After receiving his diagnosis, the greatest challenge he faced was rediscovering a sense of self-worth in a world that places importance on who you are and what you do.

“I had to eventually leave my job selling office equipment at Xerox Corporation,” he says. “I realized in my loss of work that there was loss of structure and how I managed my day. Everyone defined themselves by what they do, so that was the hardest part, I did not have something to tell someone. It really impacted me in a negative way.”

Alan with his wife and two daughters on graduation day

Supported by his family and the local organizations he connected with, Alan embarked on a journey of self-discovery, taking on volunteer opportunities until he carved out his own path of fulfillment.

“I took the sadness of the moment and figured out what I can do to make life better,” he says. “It’s a story I am proud of. I was down as low as I possibly could have gotten, but I found a way through. I found a way to be of service, to use my knowledge to help others and create a brighter present.”

Formerly serving as the Chairman of the Board of Directors for the Department of Human Services in Connecticut, he now has assumed the role of Chairman for the First Selectman's Advisory Committee for People with Disabilities in Greenwich. Alan also dedicates his time to working with Coffee for Good, a local organization committed to providing training and competitive job placements for individuals with disabilities.

“We help take people post-high school to develop their talents and abilities, so they are ready for work in several industries,” he says. “We help with self-assessment, resume building, interviewing and work placements.”

Since opening two years ago, the organization has successfully facilitated the placement of 18 individuals into local jobs across various industries, and at present, 24 individuals are undergoing training.

“It’s very hard to break the stigma when you have a disability.

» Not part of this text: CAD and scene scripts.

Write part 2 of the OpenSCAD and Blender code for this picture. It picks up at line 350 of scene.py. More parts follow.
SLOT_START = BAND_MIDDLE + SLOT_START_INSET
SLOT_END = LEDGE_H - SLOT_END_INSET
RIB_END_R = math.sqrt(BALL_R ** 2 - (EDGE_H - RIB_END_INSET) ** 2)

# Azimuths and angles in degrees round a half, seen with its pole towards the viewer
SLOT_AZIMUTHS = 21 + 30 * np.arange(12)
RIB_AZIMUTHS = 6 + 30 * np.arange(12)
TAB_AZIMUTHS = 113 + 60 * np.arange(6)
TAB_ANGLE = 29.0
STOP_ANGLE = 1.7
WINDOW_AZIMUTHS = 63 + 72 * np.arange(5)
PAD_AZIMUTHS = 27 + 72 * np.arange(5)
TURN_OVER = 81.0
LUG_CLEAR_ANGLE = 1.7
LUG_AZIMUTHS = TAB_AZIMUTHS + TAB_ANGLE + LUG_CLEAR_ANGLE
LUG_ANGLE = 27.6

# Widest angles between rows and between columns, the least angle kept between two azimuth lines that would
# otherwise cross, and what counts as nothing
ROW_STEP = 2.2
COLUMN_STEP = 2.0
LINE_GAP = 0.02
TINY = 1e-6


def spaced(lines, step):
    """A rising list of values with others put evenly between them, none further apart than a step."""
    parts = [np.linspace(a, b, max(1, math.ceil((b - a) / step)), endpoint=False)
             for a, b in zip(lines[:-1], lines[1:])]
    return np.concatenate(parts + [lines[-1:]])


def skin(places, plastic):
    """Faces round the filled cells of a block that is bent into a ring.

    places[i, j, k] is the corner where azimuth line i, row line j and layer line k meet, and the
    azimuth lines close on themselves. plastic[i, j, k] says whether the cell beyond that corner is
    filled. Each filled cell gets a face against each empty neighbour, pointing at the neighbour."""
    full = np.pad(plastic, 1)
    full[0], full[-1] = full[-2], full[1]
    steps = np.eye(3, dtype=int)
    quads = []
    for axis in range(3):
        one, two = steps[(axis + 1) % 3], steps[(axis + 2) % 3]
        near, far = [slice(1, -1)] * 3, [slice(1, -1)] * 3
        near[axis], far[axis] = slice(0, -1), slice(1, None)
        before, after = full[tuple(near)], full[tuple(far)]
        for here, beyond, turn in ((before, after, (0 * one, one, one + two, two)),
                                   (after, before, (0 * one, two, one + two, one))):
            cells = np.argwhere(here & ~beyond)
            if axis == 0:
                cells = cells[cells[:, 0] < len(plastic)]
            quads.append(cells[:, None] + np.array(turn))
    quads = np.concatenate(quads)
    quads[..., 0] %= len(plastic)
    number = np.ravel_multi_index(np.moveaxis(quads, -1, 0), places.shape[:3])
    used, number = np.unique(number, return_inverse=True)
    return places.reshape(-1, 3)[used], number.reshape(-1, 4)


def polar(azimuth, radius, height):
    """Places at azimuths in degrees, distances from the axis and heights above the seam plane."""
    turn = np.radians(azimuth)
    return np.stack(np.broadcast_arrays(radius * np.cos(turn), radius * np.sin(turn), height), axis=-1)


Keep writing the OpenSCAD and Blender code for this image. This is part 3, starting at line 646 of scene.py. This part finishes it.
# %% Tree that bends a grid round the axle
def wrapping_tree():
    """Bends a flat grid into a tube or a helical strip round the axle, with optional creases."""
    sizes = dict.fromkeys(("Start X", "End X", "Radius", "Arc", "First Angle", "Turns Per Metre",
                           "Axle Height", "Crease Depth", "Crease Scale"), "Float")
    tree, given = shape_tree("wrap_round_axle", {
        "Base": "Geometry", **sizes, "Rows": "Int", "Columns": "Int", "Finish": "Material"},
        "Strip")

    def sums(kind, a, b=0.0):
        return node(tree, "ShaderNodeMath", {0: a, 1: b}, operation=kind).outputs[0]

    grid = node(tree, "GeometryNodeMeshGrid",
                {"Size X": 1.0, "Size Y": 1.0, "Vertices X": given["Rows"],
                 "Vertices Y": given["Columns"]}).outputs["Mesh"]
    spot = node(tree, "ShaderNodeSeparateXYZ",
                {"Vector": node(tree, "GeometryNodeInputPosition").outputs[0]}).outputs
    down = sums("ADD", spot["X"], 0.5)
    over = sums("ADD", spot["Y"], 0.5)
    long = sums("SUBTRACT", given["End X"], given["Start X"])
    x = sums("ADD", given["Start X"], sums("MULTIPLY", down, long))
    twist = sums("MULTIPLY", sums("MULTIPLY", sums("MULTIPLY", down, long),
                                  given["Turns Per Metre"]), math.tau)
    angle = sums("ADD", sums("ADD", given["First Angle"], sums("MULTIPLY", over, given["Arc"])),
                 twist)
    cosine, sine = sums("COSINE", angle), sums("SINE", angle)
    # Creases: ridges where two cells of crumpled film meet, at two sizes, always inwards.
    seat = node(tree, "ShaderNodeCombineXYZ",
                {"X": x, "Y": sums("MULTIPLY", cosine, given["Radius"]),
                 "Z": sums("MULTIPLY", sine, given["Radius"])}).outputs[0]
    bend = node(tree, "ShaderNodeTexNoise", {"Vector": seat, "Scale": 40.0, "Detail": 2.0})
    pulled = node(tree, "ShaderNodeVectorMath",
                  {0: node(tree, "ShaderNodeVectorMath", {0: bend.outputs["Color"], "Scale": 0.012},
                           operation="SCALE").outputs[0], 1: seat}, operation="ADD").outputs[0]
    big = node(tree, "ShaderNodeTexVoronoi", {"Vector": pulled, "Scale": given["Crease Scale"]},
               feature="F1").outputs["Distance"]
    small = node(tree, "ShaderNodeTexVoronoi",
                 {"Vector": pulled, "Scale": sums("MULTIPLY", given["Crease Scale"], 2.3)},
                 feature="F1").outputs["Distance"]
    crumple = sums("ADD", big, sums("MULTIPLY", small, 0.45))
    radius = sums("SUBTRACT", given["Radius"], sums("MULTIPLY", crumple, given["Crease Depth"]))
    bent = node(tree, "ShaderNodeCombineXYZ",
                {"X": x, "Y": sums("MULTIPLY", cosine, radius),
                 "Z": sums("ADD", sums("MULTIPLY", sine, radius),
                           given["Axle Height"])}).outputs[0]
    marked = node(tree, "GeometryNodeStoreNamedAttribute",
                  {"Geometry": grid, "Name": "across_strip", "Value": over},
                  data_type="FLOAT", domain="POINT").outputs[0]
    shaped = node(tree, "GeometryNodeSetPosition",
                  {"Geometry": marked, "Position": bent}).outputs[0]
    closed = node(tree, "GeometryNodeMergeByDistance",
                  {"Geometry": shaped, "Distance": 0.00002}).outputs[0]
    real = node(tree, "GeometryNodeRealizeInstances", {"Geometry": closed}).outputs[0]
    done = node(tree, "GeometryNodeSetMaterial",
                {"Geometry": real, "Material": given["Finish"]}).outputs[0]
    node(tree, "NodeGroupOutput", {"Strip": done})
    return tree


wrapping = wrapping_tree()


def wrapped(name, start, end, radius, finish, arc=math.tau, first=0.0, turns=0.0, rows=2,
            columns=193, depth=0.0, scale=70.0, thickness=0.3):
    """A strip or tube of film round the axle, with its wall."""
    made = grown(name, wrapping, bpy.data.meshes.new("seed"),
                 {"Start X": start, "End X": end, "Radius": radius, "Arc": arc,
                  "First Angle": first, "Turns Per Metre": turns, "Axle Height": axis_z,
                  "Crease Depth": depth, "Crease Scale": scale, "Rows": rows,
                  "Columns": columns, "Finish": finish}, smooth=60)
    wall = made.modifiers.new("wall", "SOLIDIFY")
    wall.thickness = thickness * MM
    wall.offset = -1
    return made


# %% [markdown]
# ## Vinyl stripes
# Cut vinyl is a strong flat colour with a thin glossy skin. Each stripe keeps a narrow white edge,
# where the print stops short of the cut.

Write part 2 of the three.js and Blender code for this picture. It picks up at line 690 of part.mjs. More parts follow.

People may not trust that you can get the job done, but I am most proud of giving a voice to people who for one reason or another cannot raise their voice loud enough,” he says.

Alan posing with his guide dog while holding a World Read Aloud Day sign

Alan’s vision and hearing have remained stable over the years due to drastic lifestyle changes, including his diet. Early diagnosis for certain retinal diseases and syndromic conditions may help patients make lifestyle changes to preserve their vision and overall health.

“Being mostly vegan has been beneficial for me as a Refsum patient. With the guidance of the Global DARE Foundation, I have been able to enhance my diet with low to no phytanic acid foods to help manage my condition,” he says.

Alongside his loving family and trusted guide dog, Denise, Alan continues to remain optimistic about his future and the prospects of retinal degenerative disease treatments.

“The Foundation Fighting Blindness brought me to this point. My Refsum journey would not have happened without the Foundation and all the work that was done,” he says. “I am very fortunate. I may have lost my job, but I have a great family who loves me and takes care of me. I am happy that I can still see their smiles.”